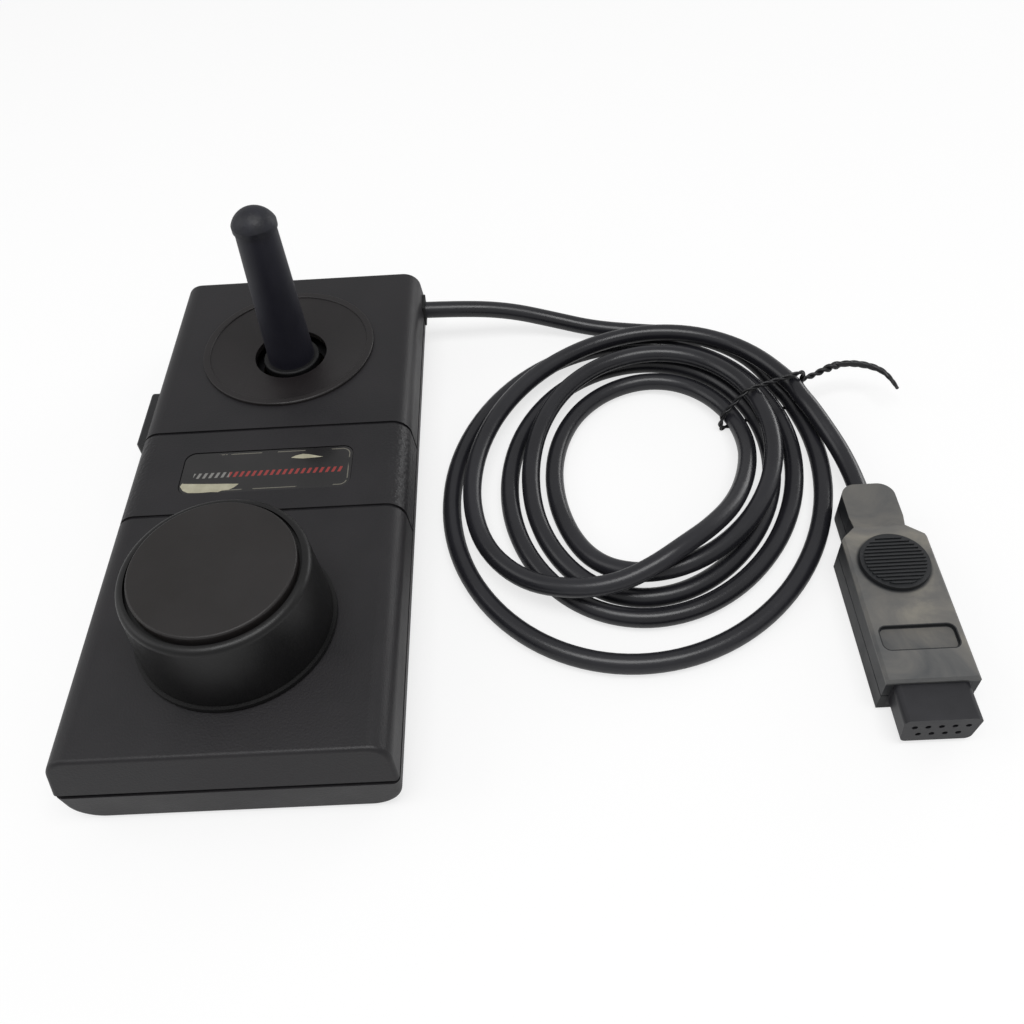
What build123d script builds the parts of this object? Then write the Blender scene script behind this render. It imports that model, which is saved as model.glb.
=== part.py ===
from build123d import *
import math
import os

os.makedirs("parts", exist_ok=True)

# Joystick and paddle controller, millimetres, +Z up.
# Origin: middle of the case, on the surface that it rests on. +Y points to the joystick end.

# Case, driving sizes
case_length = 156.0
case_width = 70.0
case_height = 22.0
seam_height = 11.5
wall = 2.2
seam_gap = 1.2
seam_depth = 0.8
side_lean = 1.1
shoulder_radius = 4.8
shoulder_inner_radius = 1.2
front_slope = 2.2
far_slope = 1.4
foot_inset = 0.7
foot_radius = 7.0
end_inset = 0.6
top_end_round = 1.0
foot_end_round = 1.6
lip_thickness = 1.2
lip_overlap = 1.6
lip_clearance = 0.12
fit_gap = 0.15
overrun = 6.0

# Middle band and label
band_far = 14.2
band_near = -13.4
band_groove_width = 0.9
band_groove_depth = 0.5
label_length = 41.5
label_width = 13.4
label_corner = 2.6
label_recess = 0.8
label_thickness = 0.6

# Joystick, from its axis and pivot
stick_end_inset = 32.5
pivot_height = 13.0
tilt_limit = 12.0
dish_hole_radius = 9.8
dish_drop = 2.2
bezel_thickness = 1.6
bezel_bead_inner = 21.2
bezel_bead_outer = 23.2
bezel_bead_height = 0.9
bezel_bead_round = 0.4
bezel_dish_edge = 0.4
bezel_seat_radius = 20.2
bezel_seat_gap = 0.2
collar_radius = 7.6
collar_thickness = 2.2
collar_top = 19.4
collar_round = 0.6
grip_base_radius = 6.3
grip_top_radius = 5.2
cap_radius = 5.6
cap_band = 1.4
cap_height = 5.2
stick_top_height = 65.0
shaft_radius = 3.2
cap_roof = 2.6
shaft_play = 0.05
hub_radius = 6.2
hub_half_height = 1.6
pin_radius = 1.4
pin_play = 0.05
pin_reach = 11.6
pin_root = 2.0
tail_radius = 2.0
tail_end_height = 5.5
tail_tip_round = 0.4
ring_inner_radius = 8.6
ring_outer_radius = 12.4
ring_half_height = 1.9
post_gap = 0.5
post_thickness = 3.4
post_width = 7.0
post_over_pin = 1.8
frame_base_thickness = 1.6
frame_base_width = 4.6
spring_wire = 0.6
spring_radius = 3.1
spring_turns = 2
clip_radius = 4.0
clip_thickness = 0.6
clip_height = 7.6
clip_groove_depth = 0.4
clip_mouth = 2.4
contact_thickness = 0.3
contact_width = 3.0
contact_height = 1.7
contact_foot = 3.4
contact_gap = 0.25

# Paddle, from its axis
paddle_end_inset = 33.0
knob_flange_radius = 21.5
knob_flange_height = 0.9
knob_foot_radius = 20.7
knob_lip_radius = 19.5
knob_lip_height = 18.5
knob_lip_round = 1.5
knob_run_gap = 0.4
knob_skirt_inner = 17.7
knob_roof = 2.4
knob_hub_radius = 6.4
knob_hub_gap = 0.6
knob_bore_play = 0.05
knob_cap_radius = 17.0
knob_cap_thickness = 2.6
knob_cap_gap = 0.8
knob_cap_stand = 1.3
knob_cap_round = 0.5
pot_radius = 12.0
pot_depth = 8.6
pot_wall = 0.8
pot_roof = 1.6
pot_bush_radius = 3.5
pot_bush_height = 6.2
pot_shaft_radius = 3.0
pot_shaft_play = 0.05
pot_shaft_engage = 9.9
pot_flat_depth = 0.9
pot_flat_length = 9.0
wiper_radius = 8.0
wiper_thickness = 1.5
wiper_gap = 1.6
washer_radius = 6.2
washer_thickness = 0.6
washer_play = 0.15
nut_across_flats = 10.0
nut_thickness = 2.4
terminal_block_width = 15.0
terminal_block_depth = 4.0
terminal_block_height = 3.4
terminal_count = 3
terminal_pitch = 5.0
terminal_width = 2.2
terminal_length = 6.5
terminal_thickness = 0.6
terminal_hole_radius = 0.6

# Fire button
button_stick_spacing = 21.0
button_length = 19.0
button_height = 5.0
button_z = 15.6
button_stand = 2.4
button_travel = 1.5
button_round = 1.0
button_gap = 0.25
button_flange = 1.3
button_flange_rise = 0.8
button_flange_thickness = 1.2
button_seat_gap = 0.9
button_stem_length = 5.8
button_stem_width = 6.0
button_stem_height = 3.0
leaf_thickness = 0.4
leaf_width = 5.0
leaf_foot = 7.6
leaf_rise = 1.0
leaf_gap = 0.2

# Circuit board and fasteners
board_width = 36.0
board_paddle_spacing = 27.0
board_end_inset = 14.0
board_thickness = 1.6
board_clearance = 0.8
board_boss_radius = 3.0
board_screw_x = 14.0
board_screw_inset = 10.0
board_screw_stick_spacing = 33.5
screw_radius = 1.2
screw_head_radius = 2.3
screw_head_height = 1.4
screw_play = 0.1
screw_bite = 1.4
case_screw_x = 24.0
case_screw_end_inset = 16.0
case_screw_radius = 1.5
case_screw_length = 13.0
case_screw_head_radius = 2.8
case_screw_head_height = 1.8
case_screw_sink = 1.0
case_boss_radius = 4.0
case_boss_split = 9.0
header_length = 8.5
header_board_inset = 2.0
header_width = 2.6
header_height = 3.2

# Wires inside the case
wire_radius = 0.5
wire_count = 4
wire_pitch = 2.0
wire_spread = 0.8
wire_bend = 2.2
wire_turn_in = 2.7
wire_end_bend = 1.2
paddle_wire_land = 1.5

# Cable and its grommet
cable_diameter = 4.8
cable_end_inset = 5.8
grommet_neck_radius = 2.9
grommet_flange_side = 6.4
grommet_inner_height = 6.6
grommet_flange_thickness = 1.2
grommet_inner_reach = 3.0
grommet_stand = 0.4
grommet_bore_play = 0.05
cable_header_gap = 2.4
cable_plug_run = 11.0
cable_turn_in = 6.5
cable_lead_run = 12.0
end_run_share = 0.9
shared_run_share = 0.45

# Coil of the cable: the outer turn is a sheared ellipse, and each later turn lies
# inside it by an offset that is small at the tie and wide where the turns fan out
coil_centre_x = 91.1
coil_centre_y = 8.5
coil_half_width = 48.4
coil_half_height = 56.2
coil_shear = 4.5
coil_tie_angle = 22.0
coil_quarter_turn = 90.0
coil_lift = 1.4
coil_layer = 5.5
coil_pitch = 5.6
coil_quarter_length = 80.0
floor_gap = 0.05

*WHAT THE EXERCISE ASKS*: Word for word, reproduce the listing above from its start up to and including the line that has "# Origin: middle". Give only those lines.

*FULL ANSWER*:
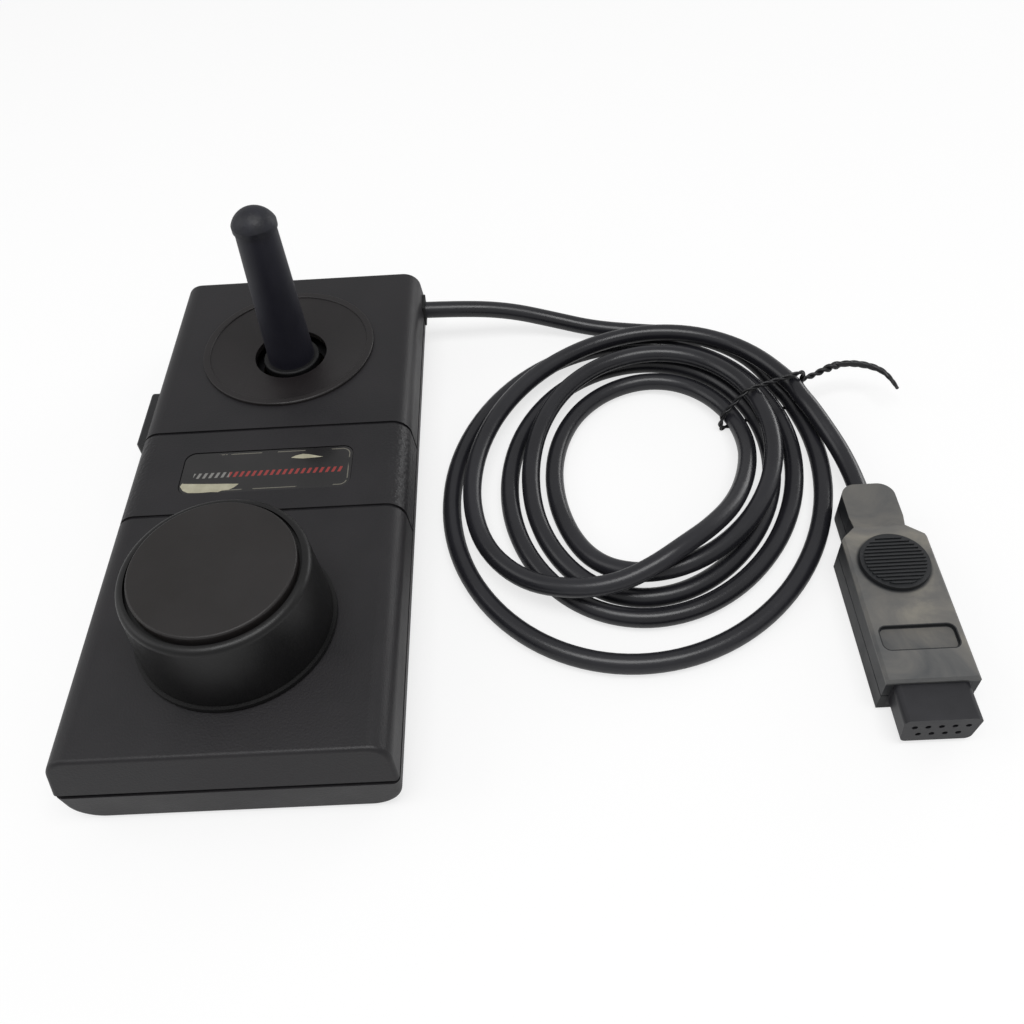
What build123d script builds the parts of this object? Then write the Blender scene script behind this render. It imports that model, which is saved as model.glb.
=== part.py ===
from build123d import *
import math
import os

os.makedirs("parts", exist_ok=True)

# Joystick and paddle controller, millimetres, +Z up.
# Origin: middle of the case, on the surface that it rests on. +Y points to the joystick end.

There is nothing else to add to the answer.